Work out the number of lines with the word "Identity" in the material below, then reply with that number only.
····················
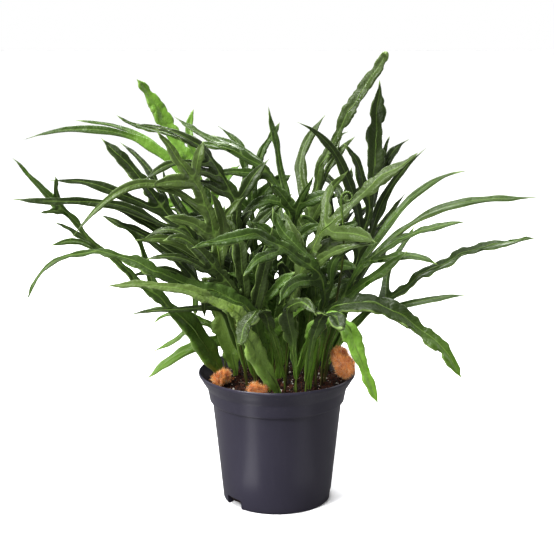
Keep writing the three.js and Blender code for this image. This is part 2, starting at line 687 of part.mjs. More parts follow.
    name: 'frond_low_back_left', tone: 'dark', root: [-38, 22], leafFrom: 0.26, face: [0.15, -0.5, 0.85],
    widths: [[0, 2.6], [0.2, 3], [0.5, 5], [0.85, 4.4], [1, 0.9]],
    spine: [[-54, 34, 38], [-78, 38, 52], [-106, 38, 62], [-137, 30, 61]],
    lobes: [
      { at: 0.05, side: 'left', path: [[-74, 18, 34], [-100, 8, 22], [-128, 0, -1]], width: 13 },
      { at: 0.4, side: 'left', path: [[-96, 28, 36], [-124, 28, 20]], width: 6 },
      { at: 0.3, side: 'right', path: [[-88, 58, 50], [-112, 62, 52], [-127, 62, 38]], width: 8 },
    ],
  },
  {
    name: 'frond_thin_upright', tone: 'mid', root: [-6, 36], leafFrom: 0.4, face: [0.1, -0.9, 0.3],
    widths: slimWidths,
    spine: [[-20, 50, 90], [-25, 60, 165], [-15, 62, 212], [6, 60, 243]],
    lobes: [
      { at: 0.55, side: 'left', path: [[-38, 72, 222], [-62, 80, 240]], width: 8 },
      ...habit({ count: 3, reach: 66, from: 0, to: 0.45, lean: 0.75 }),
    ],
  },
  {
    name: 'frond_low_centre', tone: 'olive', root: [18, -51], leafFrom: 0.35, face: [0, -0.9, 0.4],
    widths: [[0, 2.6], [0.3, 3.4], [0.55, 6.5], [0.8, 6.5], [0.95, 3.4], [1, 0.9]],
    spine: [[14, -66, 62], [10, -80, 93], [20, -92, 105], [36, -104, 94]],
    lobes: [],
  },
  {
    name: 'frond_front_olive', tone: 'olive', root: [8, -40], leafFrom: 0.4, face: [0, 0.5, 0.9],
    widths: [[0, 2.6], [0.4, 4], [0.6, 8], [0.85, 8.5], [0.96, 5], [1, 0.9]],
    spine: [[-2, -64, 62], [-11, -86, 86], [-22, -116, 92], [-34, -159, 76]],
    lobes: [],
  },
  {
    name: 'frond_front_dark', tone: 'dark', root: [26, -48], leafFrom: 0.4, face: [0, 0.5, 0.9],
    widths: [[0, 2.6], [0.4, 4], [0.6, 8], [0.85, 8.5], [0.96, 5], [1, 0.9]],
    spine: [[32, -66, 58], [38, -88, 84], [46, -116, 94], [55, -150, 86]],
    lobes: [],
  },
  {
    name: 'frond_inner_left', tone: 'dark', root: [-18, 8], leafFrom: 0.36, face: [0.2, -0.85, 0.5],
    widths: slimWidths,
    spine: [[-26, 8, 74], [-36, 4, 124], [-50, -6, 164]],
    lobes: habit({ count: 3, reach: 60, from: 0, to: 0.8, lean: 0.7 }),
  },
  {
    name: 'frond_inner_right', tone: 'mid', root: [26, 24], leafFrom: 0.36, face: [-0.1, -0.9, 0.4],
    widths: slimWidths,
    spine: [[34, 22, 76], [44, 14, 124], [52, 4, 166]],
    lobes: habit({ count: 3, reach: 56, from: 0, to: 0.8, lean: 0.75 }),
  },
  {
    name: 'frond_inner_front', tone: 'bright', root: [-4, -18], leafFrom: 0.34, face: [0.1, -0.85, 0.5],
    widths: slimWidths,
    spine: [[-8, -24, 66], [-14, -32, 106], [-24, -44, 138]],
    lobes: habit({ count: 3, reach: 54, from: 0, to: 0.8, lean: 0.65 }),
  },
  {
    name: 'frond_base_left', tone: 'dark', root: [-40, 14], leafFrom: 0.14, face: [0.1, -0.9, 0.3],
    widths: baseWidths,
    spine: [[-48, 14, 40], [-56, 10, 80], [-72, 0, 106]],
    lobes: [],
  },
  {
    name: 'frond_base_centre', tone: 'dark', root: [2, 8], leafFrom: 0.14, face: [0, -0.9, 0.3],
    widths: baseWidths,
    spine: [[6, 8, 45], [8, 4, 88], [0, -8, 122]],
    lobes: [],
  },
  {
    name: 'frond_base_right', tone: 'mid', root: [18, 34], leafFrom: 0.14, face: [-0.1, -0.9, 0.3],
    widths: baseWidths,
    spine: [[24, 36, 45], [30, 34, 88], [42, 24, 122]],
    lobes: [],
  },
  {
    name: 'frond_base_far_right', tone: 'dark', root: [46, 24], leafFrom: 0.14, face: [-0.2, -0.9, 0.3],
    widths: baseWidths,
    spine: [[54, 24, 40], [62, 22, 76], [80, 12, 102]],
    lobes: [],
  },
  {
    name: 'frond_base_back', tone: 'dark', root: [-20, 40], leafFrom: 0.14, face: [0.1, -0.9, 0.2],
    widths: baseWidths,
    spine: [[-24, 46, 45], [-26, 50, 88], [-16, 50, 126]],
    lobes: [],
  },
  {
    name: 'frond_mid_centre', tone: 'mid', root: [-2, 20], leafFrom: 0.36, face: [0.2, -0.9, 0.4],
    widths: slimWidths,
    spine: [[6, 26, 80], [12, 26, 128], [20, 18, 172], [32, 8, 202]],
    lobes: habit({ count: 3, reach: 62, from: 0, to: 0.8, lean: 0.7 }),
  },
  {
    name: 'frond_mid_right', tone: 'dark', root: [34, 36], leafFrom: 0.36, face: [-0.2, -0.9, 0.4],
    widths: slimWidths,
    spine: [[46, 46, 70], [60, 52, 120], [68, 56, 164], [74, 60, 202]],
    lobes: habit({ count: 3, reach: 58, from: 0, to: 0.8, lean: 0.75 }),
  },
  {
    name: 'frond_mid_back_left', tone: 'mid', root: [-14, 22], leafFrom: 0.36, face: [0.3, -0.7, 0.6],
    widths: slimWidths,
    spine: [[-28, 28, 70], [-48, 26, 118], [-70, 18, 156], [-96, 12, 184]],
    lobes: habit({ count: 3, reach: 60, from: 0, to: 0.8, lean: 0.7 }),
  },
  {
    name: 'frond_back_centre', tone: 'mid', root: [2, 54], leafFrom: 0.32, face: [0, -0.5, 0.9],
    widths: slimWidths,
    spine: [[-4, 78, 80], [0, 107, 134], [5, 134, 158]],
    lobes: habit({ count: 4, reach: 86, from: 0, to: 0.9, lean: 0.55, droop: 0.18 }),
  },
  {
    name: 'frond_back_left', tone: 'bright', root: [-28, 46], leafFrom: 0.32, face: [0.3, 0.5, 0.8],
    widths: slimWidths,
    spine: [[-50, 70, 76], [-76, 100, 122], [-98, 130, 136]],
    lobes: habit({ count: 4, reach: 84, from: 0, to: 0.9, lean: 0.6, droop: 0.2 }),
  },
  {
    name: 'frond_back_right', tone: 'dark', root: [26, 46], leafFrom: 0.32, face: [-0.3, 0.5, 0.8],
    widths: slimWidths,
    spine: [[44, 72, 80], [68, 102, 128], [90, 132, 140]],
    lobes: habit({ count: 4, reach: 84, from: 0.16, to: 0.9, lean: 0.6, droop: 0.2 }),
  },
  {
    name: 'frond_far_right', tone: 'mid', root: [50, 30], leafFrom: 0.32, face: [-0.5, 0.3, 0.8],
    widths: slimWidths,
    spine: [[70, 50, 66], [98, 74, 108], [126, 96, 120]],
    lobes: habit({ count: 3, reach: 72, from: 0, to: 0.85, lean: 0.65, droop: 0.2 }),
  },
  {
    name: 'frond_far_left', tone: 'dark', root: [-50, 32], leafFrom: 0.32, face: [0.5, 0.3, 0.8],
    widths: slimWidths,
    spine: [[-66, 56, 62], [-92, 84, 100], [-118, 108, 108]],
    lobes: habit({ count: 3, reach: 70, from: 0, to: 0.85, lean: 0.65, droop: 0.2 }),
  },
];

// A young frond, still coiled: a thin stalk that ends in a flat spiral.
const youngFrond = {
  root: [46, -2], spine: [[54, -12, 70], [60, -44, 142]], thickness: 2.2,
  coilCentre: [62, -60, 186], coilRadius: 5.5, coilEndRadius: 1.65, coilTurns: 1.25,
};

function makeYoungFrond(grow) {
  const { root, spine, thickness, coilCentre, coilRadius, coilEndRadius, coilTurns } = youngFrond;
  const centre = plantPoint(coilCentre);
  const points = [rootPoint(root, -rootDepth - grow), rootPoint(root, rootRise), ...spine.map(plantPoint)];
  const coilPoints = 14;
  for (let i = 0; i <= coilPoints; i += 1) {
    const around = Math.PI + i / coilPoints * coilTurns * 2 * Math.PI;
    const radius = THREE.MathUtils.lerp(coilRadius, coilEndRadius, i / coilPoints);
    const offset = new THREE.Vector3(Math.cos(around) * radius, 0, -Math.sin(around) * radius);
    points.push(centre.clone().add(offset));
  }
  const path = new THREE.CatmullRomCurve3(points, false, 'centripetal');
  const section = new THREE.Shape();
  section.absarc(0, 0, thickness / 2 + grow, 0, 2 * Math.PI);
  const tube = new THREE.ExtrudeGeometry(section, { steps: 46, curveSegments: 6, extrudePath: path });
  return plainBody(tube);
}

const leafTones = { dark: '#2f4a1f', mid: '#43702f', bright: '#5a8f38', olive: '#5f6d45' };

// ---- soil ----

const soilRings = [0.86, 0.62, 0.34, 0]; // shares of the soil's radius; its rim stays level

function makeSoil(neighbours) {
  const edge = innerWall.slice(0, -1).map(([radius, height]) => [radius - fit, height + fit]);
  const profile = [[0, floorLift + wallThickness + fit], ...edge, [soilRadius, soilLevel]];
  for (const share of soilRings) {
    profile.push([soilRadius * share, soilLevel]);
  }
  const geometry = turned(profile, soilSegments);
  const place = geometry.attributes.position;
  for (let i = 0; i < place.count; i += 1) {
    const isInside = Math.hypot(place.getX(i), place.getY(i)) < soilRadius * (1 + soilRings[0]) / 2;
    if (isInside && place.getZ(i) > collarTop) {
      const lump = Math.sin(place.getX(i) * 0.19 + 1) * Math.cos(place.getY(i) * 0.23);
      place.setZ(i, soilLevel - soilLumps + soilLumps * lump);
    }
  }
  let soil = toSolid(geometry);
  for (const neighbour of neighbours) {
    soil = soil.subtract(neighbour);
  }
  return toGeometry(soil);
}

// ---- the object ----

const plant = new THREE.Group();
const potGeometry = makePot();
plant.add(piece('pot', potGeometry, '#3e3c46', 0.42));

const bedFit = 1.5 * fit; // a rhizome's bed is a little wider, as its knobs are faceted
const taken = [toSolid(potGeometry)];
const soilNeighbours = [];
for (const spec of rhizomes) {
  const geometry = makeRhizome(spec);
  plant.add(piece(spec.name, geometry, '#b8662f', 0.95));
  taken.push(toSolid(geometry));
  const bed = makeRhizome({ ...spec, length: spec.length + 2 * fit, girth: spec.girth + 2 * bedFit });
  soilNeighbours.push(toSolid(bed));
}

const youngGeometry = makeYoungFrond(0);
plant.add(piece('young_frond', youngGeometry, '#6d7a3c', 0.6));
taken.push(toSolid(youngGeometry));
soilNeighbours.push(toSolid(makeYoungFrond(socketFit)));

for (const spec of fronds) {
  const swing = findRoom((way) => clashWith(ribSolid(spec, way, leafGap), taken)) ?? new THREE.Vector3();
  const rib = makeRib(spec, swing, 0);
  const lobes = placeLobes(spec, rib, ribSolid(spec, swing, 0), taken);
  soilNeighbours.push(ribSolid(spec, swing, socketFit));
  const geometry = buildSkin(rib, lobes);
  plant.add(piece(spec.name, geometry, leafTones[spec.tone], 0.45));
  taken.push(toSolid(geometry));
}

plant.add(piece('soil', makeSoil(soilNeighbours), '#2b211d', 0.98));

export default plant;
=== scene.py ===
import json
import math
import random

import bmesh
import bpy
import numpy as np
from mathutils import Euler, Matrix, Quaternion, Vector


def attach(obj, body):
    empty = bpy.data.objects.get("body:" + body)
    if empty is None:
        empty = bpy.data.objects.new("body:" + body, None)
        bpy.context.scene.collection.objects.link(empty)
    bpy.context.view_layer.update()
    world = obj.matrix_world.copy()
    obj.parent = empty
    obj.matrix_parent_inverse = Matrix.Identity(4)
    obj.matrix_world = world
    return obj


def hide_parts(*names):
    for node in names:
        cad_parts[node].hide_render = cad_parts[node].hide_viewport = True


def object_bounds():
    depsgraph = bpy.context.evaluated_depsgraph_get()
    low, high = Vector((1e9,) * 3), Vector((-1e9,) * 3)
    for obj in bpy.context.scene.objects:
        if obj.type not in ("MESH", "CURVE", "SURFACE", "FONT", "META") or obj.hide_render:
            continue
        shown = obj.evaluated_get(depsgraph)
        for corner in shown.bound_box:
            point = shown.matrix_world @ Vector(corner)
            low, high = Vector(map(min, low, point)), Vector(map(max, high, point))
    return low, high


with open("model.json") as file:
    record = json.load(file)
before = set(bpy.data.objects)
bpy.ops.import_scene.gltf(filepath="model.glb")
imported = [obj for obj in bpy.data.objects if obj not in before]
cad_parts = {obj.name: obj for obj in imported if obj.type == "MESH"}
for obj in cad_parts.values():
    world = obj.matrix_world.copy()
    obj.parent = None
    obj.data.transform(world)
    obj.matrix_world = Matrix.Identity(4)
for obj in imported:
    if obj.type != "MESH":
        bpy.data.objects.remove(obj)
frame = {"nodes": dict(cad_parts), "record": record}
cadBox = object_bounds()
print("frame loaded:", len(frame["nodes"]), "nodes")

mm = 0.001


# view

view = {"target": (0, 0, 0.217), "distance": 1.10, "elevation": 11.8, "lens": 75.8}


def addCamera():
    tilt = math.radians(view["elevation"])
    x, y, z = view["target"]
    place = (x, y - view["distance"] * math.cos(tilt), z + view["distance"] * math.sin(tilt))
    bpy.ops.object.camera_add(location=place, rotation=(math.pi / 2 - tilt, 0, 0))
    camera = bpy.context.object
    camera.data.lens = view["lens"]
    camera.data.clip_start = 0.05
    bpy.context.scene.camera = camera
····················
## [Result]
2